- Second baseman
- Born: December 2, 1869 Perrysville, Ohio, U.S.
- Died: October 7, 1956 (aged 86) Lancaster, Pennsylvania, U.S.
- Batted: RightThrew: Right

MLB debut
- July 7, 1898, for the Louisville Colonels

Last MLB appearance
- July 27, 1898, for the Louisville Colonels

MLB statistics
- Batting average: .313
- Hits: 5
- Runs batted in: 6
- Stats at Baseball Reference

Teams
- Louisville Colonels (1898);

= Tom Stouch =

American baseball player (1869–1956)

Thomas Carl Stouch (December 2, 1869 – October 7, 1956) was an American Major League Baseball second baseman who played four games with the Louisville Colonels of the National League in 1898. He is best known for "discovering" Shoeless Joe Jackson who played against him while Jackson was in a mill team in Greer, South Carolina in 1907.

==Playing career==
Stouch was born in Perrysville, Ohio in 1869. His professional career started in the Texas League in 1892. He also played for a minor league team in Charleston in 1892. He moved on to Lancaster of the Pennsylvania State League in 1895. He moved around the Minors playing with four teams in 1896. He played in the New England League in 1897 and 1898 before landing a four-game stint with the Louisville Colonels in 1898. He had a .313 batting average, with 6 runs batted in in 16 at bats during his stint in the major leagues. He went back to the minor leagues playing in the Virginia League, the Atlanta Crackers of the Southern Association, and the Tennessee-Alabama League before becoming player-manager of the Greenville Spinners.

==Shoeless Joe Jackson==
Stouch first discovered Jackson while playing an exhibition game against Jackson mill team in Greer, South Carolina in 1907. His team couldn't hold Jackson off the bases and Stouch made sure Jackson moved up the Minor Leagues.
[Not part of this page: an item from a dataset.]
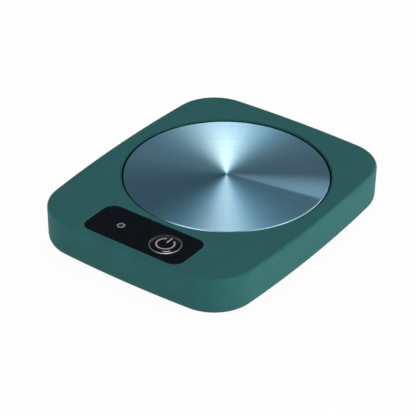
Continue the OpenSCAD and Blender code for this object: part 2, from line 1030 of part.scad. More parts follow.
module power_mark() {
    color("silver")
        at_button()
            translate([0, 0, button_face_z - mark_t])
                linear_extrude(mark_t)
                    power_shape(0);
}

// ---------------------------------------------------------------- control board

module control_board() {
    color("darkgreen")
        difference() {
            translate([-board_w / 2, board_y - board_l / 2, board_z])
                cube([board_w, board_l, board_t]);
            at_board_posts()
                translate([0, 0, board_z - 1])
                    cylinder(d = board_screw_d + 4 * loose, h = board_t + 2);
        }
}

module board_screws() {
    color("silver")
        at_board_posts()
            translate([0, 0, board_z])
                screw(board_screw_d, board_screw_l, board_head_d, board_head_h);
}

module tact_switch() {
    color("dimgray")
        at_button()
            difference() {
                union() {
                    translate([-switch_w / 2, -switch_w / 2, board_top_z])
                        cube([switch_w, switch_w, switch_body_h]);
                    for (x = [-1, 1], y = [-1, 1])
                        translate([x * (switch_w / 2 + 0.4), y * switch_w / 3, board_top_z + 0.25])
                            cube([1, 0.8, 0.5], center = true);
                }
                translate([0, 0, plunger_z - button_travel - play])
                    cylinder(
                        r = plunger_foot_r + play,
                        h = button_travel + plunger_foot_t + 2 * play
                    );
                translate([0, 0, plunger_z])
                    cylinder(r = plunger_r + play, h = switch_body_h);
            }
}

module switch_plunger() {
    color("black")
        at_button() {
            translate([0, 0, plunger_z])
                cylinder(r = plunger_foot_r, h = plunger_foot_t);
            translate([0, 0, plunger_z])
                cylinder(r = plunger_r, h = board_top_z + switch_h - plunger_z);
        }
}

module control_chip() {
    color("black")
        translate([0, board_y - 1.6, board_top_z]) {
            translate([-chip_w / 2, -chip_l / 2, 0.1])
                cube([chip_w, chip_l, chip_h]);
            for (k = [0:chip_legs - 1], y = [-1, 1])
                translate([(k - (chip_legs - 1) / 2) * chip_pitch, y * (chip_l / 2 + 0.5), 0.3])
                    cube([0.42, 1.2, 0.6], center = true);
        }
}

module power_transistor() {
    color("black")
        translate([8 - post_x, board_y - 2.6, board_top_z]) {
            translate([-3.2, -3, 0])
                cube([6.4, 5, 2.3]);
            translate([-2.6, 1.5, 0])
                cube([5.2, 1.6, 0.5]);
            for (x = [-2.3, 2.3])
                translate([x, -3.8, 0.25])
                    cube([0.8, 2, 0.5], center = true);
        }
}

module capacitor() {
    color("lightgray")
        translate([post_x - capacitor_d / 2 - 4.1, board_y - 3.4, board_top_z]) {
            translate([-capacitor_d / 2 - 0.1, -capacitor_d / 2 - 0.1, 0])
                cube([capacitor_d + 0.2, capacitor_d + 0.2, 0.8]);
            cylinder(d = capacitor_d, h = capacitor_h);
        }
}

module chip_resistors() {
    places = [[-6, -6.6], [-3, -6.6], [0, -6.6], [3, -6.6], [-6, 4.6], [-2, 4.6], [2, 4.6], [-9.5, -6.6]];
    color("black")
        for (p = places)
            translate([p[0] - 1, board_y + p[1] - 0.6, board_top_z])
                cube([2, 1.2, 0.5]);
}

module indicator_led() {
    color("white")
        at_light()
            translate([-led_w / 2, -led_l / 2, board_top_z])
                cube([led_w, led_l, led_h]);
}

module wire_headers() {
    color("white")
        for (x = header_x)
            translate([x - header_w / 2, header_y - header_l / 2, board_top_z])
                cube([header_w, header_l, header_h]);
}

// ---------------------------------------------------------------- power inlet

module inlet_board() {
    color("darkgreen")
        difference() {
            translate([-inlet_board_w / 2, inlet_board_y - inlet_board_l / 2, inlet_board_z])
                cube([inlet_board_w, inlet_board_l, inlet_board_t]);
            at_inlet_posts()
                translate([0, 0, inlet_board_z - 1])
                    cylinder(d = inlet_screw_d + 2 * loose, h = inlet_board_t + 2);
        }
}

module inlet_screws() {
    color("silver")
        at_inlet_posts()
            translate([0, 0, inlet_board_z + inlet_board_t])
                rotate([180, 0, 0])
                    screw(inlet_screw_d, inlet_screw_l, inlet_head_d, inlet_head_h);
}

module at_socket(y) {
    translate([0, y, socket_z])
        rotate([-90, 0, 0])
            children();
}

module inlet_shell() {
    color("silver")
        difference() {
            at_socket(socket_y)
                slot(socket_w, socket_h, socket_l);
            at_socket(socket_y + socket_wall)
                slot(socket_w - 2 * socket_wall, socket_h - 2 * socket_wall, socket_l);
        }
}

module inlet_tongue() {
    color("black") {
        at_socket(socket_y + socket_wall)
            slot(
                socket_w - 2 * socket_wall - 2 * seat, socket_h - 2 * socket_wall - 2 * seat,
                socket_block_l
            );
        translate([-tongue_w / 2, socket_y + socket_wall + socket_block_l - eps, socket_z - tongue_t / 2])
            cube([tongue_w, socket_l - socket_wall - socket_block_l - tongue_short + eps, tongue_t]);
    }
}

module inlet_contacts() {
    y0 = socket_y + socket_wall + socket_block_l;
    color("goldenrod")
        for (k = [0:contacts - 1], z = [tongue_t / 2, -tongue_t / 2 - contact_t])
            translate([(k - (contacts - 1) / 2) * contact_pitch - contact_w / 2, y0, socket_z + z])
                cube([contact_w, socket_mouth_y - tongue_short - 0.4 - y0, contact_t]);
}

// ---------------------------------------------------------------- leads

// The two points with which every lead enters its header, a distance side off its middle
function header_end(x, side) = [
    [x + side, header_y + header_l / 2 + 2.2, header_wire_z],
    [x + side, header_y + header_l / 2, header_wire_z]
];

function reversed(p) = [for (i = [len(p) - 1:-1:0]) p[i]];

// The path moved sideways by d, seen from above
function beside(path, d) = [
    for (i = [0:len(path) - 1]) let (h = heading(path, i))
    path[i] + d * [-h[1], h[0], 0] / norm([h[0], h[1]])
];

module heater_leads() {
    half = header_pitch / 2;
    color("crimson") {
        wire(curve(concat(
            reversed(header_end(header_x[0], half)), heater_route,
            [[terminal_x, terminal_y, nut_z], [terminal_x, terminal_y, terminal_z]]
        ), lead_steps), power_lead_r);
        wire(curve(concat(
            reversed(header_end(header_x[0], -half)), fuse_route,
            [
                [fuse_in_x, terminal_y, nut_z], [fuse_in_x, terminal_y, backing_z + 0.4],
                [fuse_l / 2 + 1.4, terminal_y, fuse_z], [fuse_l / 2, terminal_y, fuse_z]
            ]
        ), lead_steps), power_lead_r);
        wire(curve([
            [-fuse_l / 2, terminal_y, fuse_z],
            [-fuse_l / 2 - 1, terminal_y, fuse_z],
            [terminal_w / 2 + 1 - terminal_x, terminal_y, terminal_z + link_r],
            [terminal_w / 2 - terminal_x, terminal_y, terminal_z + link_r]
        ], lead_steps), link_r);
    }
}

module sensor_leads() {
    half = header_pitch / 2;
    color("gold")
        for (side = [-1, 1])
            wire(curve(concat(
                [[side * 0.7, plate_y, sensor_z], [side * 0.7, plate_y, washer_z]],
                beside(sensor_route, side * 0.7),
                header_end(header_x[1], side * half)
            ), lead_steps), sensor_lead_r);
}

module inlet_leads() {
    half = header_pitch / 2;
    color("crimson")
        for (side = [-1, 1])
            wire(curve(concat(
                [
                    [inlet_pad_x + side * inlet_pad_pitch / 2, inlet_board_y - 2, inlet_start_z],
                    [inlet_pad_x + side * inlet_pad_pitch / 2, inlet_exit_y, inlet_start_z]
                ],
                beside(inlet_route, side),
                header_end(header_x[2], side * half)
            ), lead_steps), power_lead_r);
}

// ---------------------------------------------------------------- nodes

upper_casing();
bottom_cover();
casing_screws();
rubber_feet();
heating_plate();
plate_seal();
retaining_ring();
ring_screws();
plate_studs();
heater_film();
heater_foil();
film_terminals();
insulation_pad();
heater_backing();
backing_washers();
backing_nuts();
temperature_sensor();
thermal_fuse();
control_panel();
panel_tape();
indicator_mark();
light_pipe();
power_button();
button_ring();
power_mark();
control_board();
board_screws();
tact_switch();
switch_plunger();
control_chip();
power_transistor();
capacitor();
chip_resistors();
indicator_led();
wire_headers();
inlet_board();
inlet_screws();
inlet_shell();
inlet_tongue();
inlet_contacts();
heater_leads();
sensor_leads();
inlet_leads();
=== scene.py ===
"""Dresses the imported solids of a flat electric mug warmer.

Each operator makes one piece, or one group of like pieces, from the sizes and colours in the
sidebar. Lengths are in metres, and every piece is made in place, in the frame of the solids.
"""

import json
import math
from functools import partialmethod

import bmesh
import bpy
from bpy.props import FloatProperty, FloatVectorProperty, IntProperty, PointerProperty
from bpy.types import Operator, Panel, PropertyGroup
from mathutils import Matrix, Vector


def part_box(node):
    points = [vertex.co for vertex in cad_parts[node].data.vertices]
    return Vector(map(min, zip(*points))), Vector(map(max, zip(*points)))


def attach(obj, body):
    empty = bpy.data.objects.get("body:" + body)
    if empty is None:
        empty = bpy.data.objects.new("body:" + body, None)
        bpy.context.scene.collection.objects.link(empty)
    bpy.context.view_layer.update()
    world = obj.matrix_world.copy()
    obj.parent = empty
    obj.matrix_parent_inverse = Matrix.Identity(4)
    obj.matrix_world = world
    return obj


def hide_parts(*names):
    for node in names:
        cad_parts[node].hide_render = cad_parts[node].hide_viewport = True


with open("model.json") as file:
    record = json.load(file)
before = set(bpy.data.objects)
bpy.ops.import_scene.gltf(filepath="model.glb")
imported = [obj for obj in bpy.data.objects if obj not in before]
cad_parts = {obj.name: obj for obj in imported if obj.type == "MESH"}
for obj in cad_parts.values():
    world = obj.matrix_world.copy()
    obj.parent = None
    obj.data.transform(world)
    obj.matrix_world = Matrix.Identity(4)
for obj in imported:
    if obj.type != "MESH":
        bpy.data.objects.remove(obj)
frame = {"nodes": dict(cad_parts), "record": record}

bl_info = {
    "name": "Electric Mug Warmer",
    "version": (1, 0, 0),
    "blender": (4, 5, 0),
    "location": "3D View > Sidebar > Mug Warmer",
    "description": "Builds the looks of a flat electric mug warmer round its solids",
    "category": "Object",
}


class Box:
    """The box of a solid: its corners, its middle and its size."""

    def __init__(self, low, high):
        self.low, self.high = low, high
        self.x, self.y, self.z = ((a + b) / 2 for a, b in zip(low, high))
        self.width, self.depth, self.height = (b - a for a, b in zip(low, high))


MM = 0.001
PAST = 1 * MM  # how far a cutter runs past what it cuts
FINE = 256  # points round the plate and what fits it
EAR_TURNS = (38, 142, 222, 318)  # where the retaining ring is screwed down, in degrees

CASING = Box(*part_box("upper_casing"))
COVER = Box(*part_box("bottom_cover"))
PLATE = Box(*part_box("heating_plate"))
SEAL = Box(*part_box("plate_seal"))
PANEL = Box(*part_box("control_panel"))
BUTTON = Box(*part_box("power_button"))
RING = Box(*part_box("button_ring"))
MARK = Box(*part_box("indicator_mark"))
PIPE = Box(*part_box("light_pipe"))
BOARD = Box(*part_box("control_board"))
CASING_SCREWS = Box(*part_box("casing_screws"))
RING_SCREWS = Box(*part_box("ring_screws"))
INLET_SCREWS = Box(*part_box("inlet_screws"))
FEET = Box(*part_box("rubber_feet"))
INLET = Box(*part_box("inlet_shell"))
BUTTON_AT = (BUTTON.x, BUTTON.y)
LIGHT_AT = (MARK.x, MARK.y)


# ---------------------------------------------------------------- settings


def size(name, description, default, low=0.0, high=1.0):
    return FloatProperty(
        name=name, description=description, default=default, min=low, max=high,
        precision=5, unit="LENGTH", subtype="DISTANCE",
    )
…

He got the chance to sign Jackson when he was offered the job of managing the Spinners in 1908. He quickly signed Jackson for $75 a month, more than Jackson made playing in the mill leagues. When the Philadelphia Athletics of the American League offered $900 for his contract, Stouch was the one who convinced Jackson who originally hesitated to play for the Athletics.

==Later career==
Stouch was player-manager for the Greenville Spinners for four seasons from 1907 to 1912, with the exception of an eight-game stint with Augusta of the Sally League in 1911. He retired to Lancaster, where he died at the age of 86.